As Convenções de Genebra eram e permanecem sendo a pedra angular da garantia da lei em conflitos armados. A Quarta Convenção de Genebra de 1949 foi parte de um período de quatro anos logo após a Segunda Guerra Mundial que tornou-se a base da moderna lei criminal internacional. Ao lado das Convenções de Genebra, durante esse momento brilhante para a humanidade, também vimos os Princípios de Nuremberg, a Carta das Nações Unidas, a Declaração Universal dos Direitos Humanos e a Convenção sobre Genocídio. Essencialmente, todos esses documentos internacionais declararam que os seres humanos têm um direito legal de existir e que aquelas nações ou pessoas que abusarem desses direitos podem ser processadas. As Convenções de Genebra que codificaram a lei internacional relacionada à guerra me permitiram, como promotor-chefe dos tribunais de crimes de guerra na África Ocidental, convocar a Corte Especial para Serra Leoa, a fim de indiciar 13 indivíduos por violarem os princípios acima, incluindo o ex-presidente da Libéria Charles G. Taylor no status de criminosos de guerra. As Convenções de Genebra de 1949 são os únicos tratados internacionais que TODAS as nações do mundo assinaram.

Guantánamo é o mais sério exemplo de desrespeito à Convenção de Genebra?


Guantánamo nem chega perto de ser o mais grave exemplo de violação às Convenções de Genebra. Desde que o tratado começou a ter efeito legal, em 1952, mais de 75 milhões de seres humanos têm sido destruídos pelas mãos de seus governos ou por conflitos armados internos ou, por assim dizer, conflitos de características não-internacionais. Os líderes dessas histórias de horror são Mao Tsé-Tung, na China, que matou 64 milhões de pessoas; Joseph Stálin, da União Soviética (34 milhões), e Pol Pot, do Camboja (2 milhões). Esses números sã estimativas. Outros governantes, como Saddam Hussein (Iraque), Charles Taylor (Libéria) e Slobodan Milosevic (Iugoslávia) acrescenteram milhões aos números, bem como violaram as Convenções de Genebra e outros tratados internacionais e leis. Guantánamo tornou-se símbolo do abuso e da tortura. Ainda que o conceito de levar combatentes ilegais encontrados no campo de batalha para um local onde serão processados seja legal sob as Convenções de Genebra, os métodos usados para obter informações dos suspeitos e prendê-los tornaram-se legalmente problemáticos sob a lei internacional e dos Estados Unidos. Parece que o governo Obama tenta corrigir a situação, ao anunciar o fechamento das instalações de Guantánamo.

Que mecanismos são usados para a garantia da obediência às Convenções de Genebra?
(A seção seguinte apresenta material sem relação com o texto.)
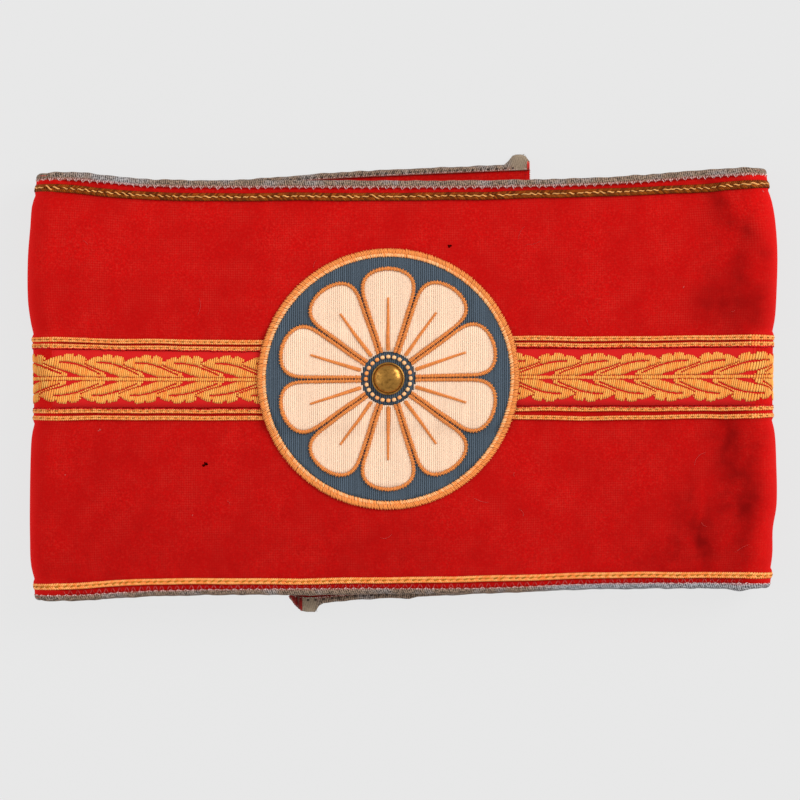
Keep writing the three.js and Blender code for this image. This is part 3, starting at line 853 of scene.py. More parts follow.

O Comitê Internacional da Cruz Vermelha, sediado em Genebra, é a organização internacional que tem o dever de assegurar que o mundo respeite as Convenções de Genebra por meio da educação, do treinamento, da diplomacia, do monitoramento e de denúncias. A moderna lei criminal internacional que surgiu desde Nuremberg estabelece a obrigação, por meio das Convenções de Genebra de 1949, de investigar, processar e punir violações do tratado. Todos os países e suas autoridades têm o dever moral e legal de privarem-se de atingir e abusar não-combatentes ao redor do mundo. A evolução da jurisprudência vinda dos tribunais para a ex-Iugoslávia, Ruanda e Sierra Leo se expandiu sob esses prinícios. Esses são exemplos de passos dados pela comunidade internacional para processar indivíduos que violaram as Convenções de Genebra de 1949.